Quote only the part that opens with the line containing "obj.data.transform(world)" and closes with the line containing "CAMERA_TURN_DEGREES = (89.447, 0.066, -31.241)". Keep both of those lines.

● PROVIDED ENTRIES:
+---+

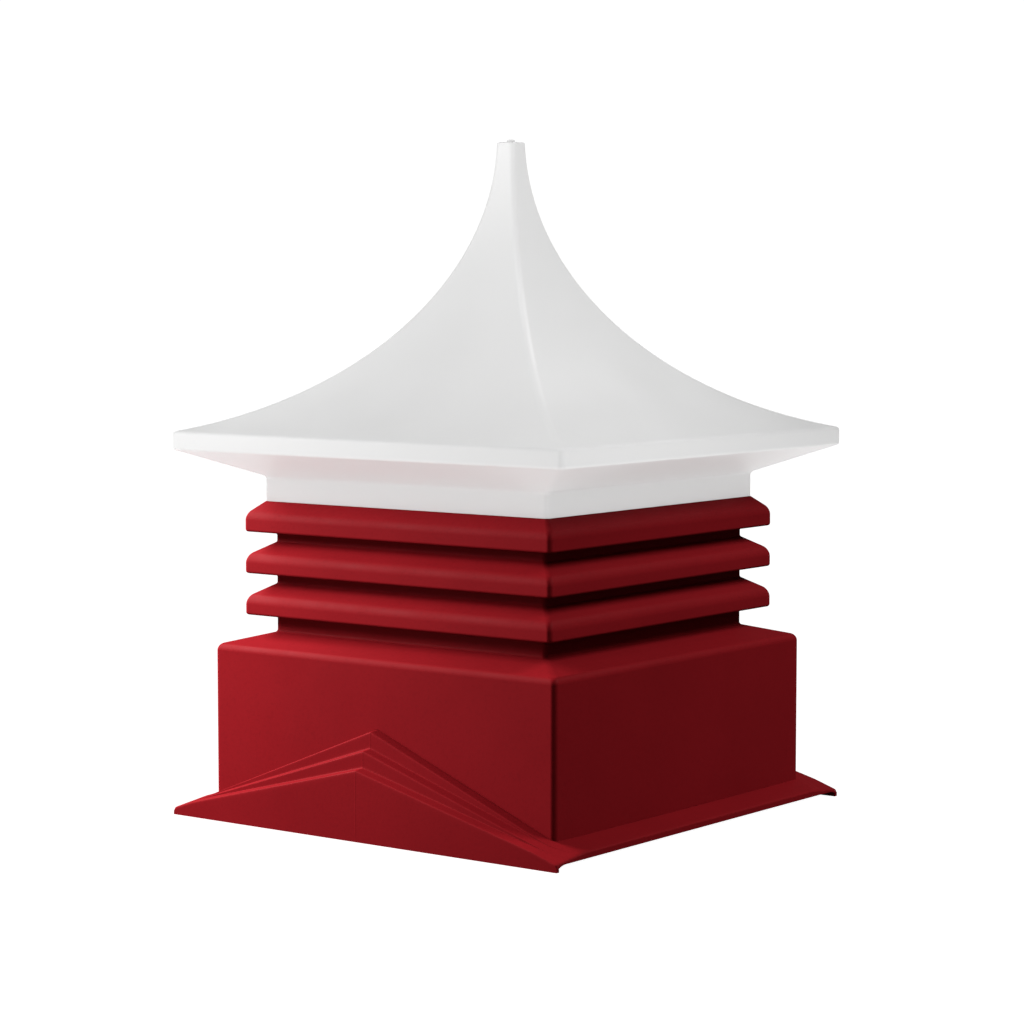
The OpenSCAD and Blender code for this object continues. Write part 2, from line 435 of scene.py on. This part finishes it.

+---+

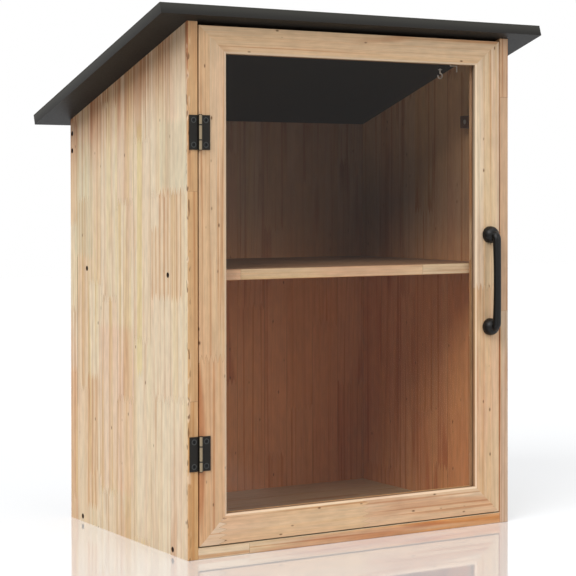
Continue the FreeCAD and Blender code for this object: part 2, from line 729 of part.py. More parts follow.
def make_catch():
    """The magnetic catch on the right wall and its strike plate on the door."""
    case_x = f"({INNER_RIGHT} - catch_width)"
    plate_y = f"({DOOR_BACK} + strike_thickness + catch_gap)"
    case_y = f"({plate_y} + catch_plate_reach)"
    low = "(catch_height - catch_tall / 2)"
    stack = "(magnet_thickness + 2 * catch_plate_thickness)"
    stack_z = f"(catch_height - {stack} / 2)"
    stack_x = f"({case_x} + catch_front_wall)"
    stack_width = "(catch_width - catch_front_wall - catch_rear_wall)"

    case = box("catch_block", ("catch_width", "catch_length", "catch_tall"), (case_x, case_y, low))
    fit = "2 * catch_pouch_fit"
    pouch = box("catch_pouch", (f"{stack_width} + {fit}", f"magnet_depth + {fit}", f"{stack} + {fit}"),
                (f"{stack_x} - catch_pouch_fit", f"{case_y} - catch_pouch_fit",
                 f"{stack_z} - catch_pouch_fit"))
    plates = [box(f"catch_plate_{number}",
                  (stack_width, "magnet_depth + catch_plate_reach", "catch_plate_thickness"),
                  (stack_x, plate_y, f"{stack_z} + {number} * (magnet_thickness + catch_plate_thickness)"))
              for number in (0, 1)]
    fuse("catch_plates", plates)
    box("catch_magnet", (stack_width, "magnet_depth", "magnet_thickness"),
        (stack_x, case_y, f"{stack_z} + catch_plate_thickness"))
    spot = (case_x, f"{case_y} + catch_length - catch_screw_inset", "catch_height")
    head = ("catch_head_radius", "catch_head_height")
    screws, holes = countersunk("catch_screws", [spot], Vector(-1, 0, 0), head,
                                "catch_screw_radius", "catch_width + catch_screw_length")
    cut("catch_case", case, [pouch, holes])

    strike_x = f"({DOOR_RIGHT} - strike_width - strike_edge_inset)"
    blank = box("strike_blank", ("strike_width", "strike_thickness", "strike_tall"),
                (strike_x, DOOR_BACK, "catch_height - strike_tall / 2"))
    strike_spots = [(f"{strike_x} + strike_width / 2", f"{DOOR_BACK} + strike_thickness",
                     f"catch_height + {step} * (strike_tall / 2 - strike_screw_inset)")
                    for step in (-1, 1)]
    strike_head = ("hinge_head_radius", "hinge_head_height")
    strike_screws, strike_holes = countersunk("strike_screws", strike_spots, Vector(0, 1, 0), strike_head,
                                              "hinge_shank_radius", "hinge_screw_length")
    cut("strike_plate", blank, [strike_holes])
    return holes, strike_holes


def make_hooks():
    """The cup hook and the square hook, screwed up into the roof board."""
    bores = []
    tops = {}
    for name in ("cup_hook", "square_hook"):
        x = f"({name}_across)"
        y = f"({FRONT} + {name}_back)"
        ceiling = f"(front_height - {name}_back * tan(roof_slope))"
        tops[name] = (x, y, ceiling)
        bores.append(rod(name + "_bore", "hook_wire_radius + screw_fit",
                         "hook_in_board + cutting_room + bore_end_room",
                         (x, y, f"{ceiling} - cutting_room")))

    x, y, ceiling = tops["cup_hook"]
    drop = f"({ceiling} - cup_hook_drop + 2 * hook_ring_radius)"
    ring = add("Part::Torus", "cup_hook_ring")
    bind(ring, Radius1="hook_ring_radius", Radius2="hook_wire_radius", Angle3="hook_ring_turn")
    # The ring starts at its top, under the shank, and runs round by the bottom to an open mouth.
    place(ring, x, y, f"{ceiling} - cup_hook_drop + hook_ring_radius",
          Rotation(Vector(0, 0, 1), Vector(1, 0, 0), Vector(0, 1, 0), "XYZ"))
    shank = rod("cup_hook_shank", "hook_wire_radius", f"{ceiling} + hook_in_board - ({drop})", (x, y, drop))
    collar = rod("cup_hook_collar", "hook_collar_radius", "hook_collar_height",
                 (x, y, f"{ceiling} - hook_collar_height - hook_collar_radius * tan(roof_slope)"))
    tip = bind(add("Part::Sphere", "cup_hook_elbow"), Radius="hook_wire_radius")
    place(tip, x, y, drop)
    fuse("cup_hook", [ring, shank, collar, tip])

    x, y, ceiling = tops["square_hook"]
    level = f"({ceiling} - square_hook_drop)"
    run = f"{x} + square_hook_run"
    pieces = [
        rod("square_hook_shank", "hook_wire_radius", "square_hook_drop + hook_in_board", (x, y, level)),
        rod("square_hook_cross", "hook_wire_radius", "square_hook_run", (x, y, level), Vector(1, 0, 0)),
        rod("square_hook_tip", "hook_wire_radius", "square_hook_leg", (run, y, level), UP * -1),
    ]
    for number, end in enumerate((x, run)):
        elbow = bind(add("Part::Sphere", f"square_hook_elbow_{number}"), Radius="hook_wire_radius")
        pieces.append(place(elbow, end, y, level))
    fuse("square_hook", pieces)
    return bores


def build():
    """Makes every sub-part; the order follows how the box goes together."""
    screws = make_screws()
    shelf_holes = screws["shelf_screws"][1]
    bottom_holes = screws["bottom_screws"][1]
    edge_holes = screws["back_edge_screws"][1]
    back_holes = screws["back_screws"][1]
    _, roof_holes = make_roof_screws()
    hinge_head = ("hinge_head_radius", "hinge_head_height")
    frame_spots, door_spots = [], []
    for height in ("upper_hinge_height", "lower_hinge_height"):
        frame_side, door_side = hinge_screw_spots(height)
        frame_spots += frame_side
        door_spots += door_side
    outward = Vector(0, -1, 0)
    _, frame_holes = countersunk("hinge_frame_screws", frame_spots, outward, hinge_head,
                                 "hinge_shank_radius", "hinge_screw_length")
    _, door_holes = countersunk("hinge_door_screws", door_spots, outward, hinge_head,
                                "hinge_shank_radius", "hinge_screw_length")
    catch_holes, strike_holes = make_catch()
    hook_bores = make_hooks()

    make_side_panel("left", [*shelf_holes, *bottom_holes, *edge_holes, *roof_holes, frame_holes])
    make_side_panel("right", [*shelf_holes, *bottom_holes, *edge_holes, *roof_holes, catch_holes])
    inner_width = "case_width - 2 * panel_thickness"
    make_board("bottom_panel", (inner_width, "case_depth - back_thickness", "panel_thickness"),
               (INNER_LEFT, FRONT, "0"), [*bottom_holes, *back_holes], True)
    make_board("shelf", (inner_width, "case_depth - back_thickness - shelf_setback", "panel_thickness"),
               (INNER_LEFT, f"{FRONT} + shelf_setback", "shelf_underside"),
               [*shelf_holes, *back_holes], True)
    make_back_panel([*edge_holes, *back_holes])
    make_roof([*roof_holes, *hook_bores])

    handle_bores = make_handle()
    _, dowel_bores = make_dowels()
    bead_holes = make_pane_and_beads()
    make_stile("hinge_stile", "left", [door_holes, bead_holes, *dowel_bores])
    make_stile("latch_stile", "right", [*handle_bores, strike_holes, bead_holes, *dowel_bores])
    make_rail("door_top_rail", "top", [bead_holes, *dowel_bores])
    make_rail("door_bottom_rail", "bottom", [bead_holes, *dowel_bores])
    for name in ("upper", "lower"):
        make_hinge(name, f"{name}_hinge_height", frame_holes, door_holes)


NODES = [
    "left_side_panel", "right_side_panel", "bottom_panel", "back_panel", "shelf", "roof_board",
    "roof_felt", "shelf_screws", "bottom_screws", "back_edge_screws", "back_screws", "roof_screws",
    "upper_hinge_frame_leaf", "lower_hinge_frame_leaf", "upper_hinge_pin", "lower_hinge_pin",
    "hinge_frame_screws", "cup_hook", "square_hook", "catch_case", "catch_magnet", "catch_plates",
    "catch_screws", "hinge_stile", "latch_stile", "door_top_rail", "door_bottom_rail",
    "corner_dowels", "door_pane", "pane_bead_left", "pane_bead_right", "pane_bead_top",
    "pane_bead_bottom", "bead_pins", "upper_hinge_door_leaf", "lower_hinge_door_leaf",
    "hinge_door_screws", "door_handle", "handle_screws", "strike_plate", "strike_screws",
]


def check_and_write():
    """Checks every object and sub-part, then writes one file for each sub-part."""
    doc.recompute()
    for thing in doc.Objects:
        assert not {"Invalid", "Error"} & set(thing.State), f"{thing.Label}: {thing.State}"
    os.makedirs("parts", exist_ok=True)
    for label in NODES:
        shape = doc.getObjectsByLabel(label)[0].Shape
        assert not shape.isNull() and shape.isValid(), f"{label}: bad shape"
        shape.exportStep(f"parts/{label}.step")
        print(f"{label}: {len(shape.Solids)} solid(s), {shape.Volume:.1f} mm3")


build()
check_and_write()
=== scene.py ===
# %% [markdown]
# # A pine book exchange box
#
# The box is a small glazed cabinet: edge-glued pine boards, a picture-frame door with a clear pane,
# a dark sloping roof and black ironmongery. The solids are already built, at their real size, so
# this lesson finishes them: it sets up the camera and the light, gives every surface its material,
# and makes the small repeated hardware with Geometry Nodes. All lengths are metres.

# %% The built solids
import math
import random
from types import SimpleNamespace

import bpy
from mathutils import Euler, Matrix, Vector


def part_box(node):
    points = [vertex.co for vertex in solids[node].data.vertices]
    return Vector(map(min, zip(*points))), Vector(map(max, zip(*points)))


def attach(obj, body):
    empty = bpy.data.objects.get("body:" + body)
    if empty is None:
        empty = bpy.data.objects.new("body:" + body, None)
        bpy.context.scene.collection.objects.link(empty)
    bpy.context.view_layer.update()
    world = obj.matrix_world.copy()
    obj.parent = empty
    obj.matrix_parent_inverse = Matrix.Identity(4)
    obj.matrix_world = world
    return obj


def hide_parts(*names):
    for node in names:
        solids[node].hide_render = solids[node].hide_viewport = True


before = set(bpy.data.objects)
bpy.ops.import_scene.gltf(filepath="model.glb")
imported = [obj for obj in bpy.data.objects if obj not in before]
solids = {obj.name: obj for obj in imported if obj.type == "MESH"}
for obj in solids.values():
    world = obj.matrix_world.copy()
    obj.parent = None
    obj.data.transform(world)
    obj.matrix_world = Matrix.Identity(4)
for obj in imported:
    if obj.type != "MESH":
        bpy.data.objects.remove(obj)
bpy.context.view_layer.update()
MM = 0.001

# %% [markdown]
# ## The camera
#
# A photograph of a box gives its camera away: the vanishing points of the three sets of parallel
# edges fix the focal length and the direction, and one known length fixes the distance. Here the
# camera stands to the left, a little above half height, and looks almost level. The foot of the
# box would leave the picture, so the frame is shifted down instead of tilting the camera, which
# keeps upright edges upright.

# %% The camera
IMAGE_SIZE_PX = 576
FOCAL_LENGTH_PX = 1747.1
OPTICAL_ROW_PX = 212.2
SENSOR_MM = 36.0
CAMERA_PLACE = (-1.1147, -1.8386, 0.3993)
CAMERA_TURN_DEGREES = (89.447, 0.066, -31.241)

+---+

● EXERCISE RESPONSE:
    obj.data.transform(world)
    obj.matrix_world = Matrix.Identity(4)
for obj in imported:
    if obj.type != "MESH":
        bpy.data.objects.remove(obj)
bpy.context.view_layer.update()
MM = 0.001

# %% [markdown]
# ## The camera
#
# A photograph of a box gives its camera away: the vanishing points of the three sets of parallel
# edges fix the focal length and the direction, and one known length fixes the distance. Here the
# camera stands to the left, a little above half height, and looks almost level. The foot of the
# box would leave the picture, so the frame is shifted down instead of tilting the camera, which
# keeps upright edges upright.

# %% The camera
IMAGE_SIZE_PX = 576
FOCAL_LENGTH_PX = 1747.1
OPTICAL_ROW_PX = 212.2
SENSOR_MM = 36.0
CAMERA_PLACE = (-1.1147, -1.8386, 0.3993)
CAMERA_TURN_DEGREES = (89.447, 0.066, -31.241)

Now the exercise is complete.